-- begin Data extract --

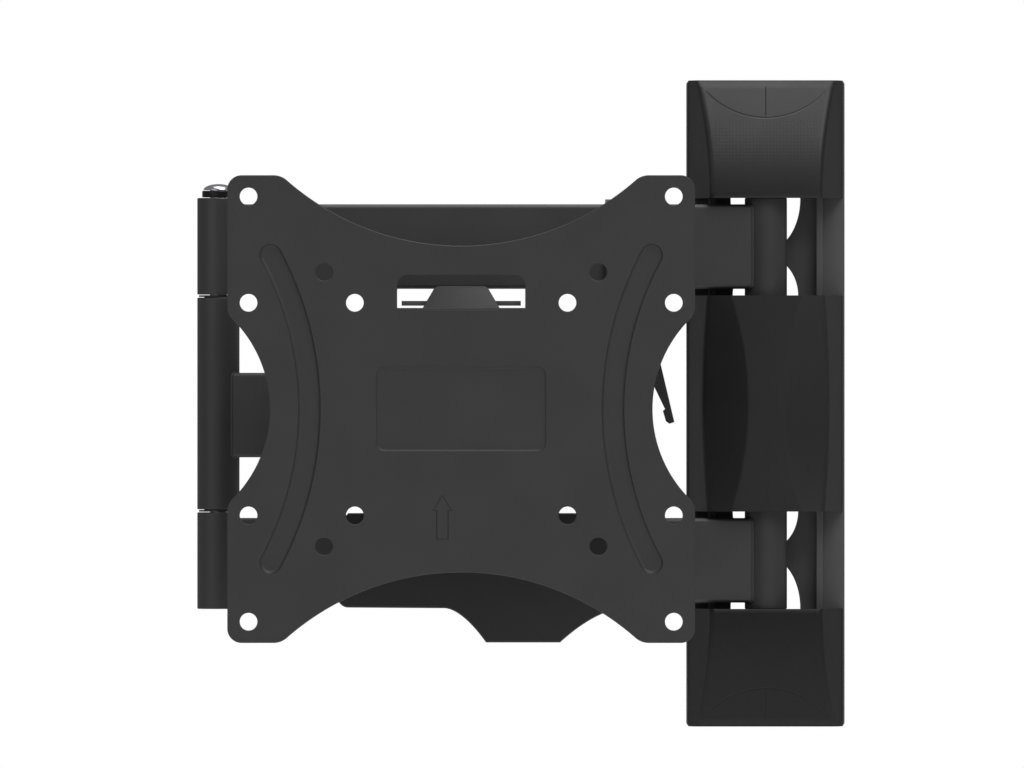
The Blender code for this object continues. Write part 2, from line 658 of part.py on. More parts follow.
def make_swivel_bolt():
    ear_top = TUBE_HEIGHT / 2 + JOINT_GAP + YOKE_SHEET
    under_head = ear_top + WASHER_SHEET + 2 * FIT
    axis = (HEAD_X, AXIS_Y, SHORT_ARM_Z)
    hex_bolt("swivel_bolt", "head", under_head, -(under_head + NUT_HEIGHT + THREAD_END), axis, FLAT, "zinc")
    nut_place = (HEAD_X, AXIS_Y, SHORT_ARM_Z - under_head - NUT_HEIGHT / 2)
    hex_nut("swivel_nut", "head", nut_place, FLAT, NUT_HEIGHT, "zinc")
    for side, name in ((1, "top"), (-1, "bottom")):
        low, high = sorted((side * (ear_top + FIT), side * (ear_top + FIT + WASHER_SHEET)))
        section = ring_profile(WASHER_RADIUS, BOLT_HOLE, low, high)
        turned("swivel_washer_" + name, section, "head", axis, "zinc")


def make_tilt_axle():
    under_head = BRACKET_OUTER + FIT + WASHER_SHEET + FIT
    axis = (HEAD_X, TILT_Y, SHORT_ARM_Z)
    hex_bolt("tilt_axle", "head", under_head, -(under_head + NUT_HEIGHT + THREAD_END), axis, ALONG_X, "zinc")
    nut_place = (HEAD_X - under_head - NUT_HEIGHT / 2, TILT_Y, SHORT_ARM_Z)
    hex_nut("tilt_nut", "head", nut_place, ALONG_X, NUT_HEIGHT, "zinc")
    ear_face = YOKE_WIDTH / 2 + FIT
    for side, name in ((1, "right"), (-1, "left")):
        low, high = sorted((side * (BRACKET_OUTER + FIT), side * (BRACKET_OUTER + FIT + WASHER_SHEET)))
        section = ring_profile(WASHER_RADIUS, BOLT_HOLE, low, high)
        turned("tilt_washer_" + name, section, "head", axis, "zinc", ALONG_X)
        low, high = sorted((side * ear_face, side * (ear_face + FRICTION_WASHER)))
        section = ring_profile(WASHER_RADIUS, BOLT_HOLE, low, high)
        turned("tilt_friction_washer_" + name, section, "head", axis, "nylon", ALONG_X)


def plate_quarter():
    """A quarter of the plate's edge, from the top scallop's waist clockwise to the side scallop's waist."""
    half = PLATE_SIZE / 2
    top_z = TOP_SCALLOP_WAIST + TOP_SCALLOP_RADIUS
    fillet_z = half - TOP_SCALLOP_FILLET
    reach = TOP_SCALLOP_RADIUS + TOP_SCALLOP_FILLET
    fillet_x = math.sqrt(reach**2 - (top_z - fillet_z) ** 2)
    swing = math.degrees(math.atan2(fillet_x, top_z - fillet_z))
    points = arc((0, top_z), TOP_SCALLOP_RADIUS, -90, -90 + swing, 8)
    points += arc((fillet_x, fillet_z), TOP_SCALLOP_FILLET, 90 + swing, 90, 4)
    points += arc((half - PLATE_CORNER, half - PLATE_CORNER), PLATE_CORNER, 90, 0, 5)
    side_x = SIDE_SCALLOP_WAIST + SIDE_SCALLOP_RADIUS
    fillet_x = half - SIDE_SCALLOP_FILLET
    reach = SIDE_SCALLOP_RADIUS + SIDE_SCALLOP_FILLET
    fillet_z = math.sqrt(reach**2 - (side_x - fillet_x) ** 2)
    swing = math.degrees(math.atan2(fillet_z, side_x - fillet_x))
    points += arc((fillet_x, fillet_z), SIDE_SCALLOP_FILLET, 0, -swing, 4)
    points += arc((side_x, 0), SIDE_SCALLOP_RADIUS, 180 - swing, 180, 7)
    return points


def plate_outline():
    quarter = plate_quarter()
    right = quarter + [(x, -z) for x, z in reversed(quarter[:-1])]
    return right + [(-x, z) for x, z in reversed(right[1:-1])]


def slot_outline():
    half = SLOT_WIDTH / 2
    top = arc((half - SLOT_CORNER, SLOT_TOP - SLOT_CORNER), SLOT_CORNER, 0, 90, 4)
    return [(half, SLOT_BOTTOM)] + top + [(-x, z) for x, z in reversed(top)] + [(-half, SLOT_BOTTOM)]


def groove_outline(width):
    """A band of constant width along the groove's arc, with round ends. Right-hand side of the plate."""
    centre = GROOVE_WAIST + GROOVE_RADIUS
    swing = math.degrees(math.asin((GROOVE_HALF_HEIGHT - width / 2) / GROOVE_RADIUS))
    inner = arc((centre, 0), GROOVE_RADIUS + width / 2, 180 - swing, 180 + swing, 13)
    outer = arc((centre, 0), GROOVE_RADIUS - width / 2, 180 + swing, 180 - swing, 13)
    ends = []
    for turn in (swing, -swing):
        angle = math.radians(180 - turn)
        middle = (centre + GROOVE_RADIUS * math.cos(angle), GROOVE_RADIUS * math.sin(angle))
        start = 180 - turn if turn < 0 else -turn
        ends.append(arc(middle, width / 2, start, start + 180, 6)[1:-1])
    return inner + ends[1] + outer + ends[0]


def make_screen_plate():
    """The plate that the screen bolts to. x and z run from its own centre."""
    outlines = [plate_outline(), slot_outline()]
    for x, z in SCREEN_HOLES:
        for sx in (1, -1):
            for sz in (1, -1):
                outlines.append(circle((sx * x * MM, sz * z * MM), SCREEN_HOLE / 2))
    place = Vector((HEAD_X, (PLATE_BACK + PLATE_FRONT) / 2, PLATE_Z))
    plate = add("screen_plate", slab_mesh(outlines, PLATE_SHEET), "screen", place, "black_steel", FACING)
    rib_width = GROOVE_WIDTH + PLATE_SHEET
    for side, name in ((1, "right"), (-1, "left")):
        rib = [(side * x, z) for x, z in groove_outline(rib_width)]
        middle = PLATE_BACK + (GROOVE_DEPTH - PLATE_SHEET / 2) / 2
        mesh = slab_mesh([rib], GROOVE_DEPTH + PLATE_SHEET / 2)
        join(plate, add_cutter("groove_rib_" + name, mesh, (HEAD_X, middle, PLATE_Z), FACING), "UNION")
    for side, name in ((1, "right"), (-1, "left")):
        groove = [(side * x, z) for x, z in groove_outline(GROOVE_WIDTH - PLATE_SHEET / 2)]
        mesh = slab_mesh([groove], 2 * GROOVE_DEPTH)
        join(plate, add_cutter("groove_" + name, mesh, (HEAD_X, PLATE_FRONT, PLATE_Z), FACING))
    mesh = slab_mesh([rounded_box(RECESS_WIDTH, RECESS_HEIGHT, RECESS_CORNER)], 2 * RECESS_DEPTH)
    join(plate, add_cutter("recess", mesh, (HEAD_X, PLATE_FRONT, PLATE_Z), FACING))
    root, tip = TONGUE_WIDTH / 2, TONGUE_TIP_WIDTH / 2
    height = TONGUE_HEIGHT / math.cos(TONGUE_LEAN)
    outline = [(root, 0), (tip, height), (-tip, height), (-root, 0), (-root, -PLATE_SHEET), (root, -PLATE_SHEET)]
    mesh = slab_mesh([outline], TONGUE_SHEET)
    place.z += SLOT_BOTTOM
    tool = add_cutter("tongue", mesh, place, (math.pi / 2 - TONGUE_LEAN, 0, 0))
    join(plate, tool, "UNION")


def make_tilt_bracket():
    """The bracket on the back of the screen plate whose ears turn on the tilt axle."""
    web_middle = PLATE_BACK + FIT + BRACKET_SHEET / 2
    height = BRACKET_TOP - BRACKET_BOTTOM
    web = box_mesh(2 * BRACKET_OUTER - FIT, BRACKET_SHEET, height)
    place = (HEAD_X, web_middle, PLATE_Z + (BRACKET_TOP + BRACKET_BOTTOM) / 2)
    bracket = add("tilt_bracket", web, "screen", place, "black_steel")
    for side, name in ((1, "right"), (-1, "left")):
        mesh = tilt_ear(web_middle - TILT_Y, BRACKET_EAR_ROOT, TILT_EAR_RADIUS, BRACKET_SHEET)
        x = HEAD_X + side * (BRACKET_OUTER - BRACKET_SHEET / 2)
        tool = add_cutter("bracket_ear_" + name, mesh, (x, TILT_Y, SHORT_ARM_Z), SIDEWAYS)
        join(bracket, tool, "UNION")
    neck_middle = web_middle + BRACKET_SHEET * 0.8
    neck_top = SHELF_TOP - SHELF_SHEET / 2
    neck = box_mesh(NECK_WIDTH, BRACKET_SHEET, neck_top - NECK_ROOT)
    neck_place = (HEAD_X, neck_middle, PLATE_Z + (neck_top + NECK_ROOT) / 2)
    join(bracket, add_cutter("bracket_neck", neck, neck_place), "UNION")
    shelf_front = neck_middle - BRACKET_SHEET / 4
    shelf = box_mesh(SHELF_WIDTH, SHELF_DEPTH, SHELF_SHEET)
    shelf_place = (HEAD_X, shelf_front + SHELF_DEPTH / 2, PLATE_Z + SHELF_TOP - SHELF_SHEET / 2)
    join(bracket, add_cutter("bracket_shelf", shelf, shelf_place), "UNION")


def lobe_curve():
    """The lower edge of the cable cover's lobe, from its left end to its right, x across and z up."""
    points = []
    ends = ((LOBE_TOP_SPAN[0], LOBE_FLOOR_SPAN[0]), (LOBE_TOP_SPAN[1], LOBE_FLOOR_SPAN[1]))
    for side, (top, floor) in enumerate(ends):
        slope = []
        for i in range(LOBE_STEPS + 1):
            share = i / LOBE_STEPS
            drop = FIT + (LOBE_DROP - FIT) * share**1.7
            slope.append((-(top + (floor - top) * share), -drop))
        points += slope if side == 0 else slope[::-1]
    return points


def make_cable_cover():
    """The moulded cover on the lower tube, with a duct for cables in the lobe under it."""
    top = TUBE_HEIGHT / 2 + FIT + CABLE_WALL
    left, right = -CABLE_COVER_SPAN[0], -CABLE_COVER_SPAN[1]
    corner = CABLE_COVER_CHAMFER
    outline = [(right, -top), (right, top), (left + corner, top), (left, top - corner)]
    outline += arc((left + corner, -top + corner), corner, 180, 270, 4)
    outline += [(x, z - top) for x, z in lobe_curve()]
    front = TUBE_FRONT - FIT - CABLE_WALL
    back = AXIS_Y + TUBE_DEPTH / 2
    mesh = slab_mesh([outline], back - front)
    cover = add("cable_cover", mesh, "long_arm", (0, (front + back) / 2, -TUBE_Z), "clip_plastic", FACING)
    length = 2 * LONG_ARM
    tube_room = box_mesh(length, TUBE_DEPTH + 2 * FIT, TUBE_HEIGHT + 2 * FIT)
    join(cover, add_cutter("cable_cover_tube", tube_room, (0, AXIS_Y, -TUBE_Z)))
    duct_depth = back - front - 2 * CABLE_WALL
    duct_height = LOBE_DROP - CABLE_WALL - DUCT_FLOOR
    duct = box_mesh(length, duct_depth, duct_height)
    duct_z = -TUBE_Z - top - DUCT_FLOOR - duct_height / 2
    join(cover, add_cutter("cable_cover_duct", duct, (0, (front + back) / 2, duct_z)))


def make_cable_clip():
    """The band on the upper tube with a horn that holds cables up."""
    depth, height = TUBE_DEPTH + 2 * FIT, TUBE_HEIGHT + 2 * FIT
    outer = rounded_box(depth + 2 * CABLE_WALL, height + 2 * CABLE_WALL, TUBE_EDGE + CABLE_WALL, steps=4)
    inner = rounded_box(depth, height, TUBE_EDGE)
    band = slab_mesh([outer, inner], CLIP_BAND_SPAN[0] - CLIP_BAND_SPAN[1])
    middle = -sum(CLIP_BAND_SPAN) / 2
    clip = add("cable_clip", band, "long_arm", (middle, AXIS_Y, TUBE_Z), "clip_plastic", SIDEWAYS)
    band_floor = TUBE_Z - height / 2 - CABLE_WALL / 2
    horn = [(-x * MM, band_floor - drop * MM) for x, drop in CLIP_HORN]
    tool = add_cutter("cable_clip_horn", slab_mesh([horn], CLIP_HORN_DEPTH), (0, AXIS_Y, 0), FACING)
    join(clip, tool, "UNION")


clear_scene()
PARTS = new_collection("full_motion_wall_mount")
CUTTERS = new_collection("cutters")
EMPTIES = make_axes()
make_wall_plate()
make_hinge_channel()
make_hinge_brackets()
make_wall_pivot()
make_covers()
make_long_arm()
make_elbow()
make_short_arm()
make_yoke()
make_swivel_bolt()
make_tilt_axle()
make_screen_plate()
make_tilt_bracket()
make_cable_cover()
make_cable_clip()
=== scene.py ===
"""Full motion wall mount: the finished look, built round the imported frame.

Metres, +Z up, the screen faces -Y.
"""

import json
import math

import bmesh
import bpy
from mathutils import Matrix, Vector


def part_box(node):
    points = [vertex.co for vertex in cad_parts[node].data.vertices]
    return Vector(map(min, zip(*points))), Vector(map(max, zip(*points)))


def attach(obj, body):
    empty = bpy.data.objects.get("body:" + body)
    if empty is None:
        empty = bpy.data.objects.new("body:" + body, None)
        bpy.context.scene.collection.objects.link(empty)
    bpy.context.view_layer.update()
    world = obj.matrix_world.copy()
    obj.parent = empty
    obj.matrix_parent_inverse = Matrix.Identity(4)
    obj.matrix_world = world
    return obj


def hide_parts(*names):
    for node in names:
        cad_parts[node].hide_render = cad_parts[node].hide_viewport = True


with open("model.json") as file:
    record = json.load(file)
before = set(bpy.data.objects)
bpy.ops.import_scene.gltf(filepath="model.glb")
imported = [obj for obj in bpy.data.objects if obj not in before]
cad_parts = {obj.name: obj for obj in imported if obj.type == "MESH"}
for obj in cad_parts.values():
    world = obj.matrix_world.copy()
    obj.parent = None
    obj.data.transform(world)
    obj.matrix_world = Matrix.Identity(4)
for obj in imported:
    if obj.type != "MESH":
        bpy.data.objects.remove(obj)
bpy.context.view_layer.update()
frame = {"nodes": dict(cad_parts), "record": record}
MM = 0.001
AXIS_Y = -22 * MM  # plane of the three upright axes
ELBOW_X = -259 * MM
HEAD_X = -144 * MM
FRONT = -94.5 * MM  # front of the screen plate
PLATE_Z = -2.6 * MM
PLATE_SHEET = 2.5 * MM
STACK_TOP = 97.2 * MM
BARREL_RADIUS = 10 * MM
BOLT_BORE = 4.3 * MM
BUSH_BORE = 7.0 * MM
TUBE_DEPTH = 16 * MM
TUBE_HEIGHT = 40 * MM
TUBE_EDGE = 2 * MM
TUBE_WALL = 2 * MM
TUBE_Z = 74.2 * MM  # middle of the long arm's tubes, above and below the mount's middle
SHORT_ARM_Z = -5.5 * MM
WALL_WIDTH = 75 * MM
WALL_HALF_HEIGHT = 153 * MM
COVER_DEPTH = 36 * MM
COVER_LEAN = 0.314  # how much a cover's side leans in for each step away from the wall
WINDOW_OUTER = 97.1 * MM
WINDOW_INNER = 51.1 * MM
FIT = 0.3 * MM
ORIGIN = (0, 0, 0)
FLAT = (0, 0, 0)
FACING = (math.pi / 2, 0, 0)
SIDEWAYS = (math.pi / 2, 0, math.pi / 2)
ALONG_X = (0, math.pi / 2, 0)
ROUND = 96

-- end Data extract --

> **Task directions**
Only the lines from the one containing "clear_scene()" through the one containing "in imported if" are to be extracted, exactly as they appear, with both ends included.

> **Written answer**
clear_scene()
PARTS = new_collection("full_motion_wall_mount")
CUTTERS = new_collection("cutters")
EMPTIES = make_axes()
make_wall_plate()
make_hinge_channel()
make_hinge_brackets()
make_wall_pivot()
make_covers()
make_long_arm()
make_elbow()
make_short_arm()
make_yoke()
make_swivel_bolt()
make_tilt_axle()
make_screen_plate()
make_tilt_bracket()
make_cable_cover()
make_cable_clip()
=== scene.py ===
"""Full motion wall mount: the finished look, built round the imported frame.

Metres, +Z up, the screen faces -Y.
"""

import json
import math

import bmesh
import bpy
from mathutils import Matrix, Vector


def part_box(node):
    points = [vertex.co for vertex in cad_parts[node].data.vertices]
    return Vector(map(min, zip(*points))), Vector(map(max, zip(*points)))


def attach(obj, body):
    empty = bpy.data.objects.get("body:" + body)
    if empty is None:
        empty = bpy.data.objects.new("body:" + body, None)
        bpy.context.scene.collection.objects.link(empty)
    bpy.context.view_layer.update()
    world = obj.matrix_world.copy()
    obj.parent = empty
    obj.matrix_parent_inverse = Matrix.Identity(4)
    obj.matrix_world = world
    return obj


def hide_parts(*names):
    for node in names:
        cad_parts[node].hide_render = cad_parts[node].hide_viewport = True


with open("model.json") as file:
    record = json.load(file)
before = set(bpy.data.objects)
bpy.ops.import_scene.gltf(filepath="model.glb")
imported = [obj for obj in bpy.data.objects if obj not in before]
cad_parts = {obj.name: obj for obj in imported if obj.type == "MESH"}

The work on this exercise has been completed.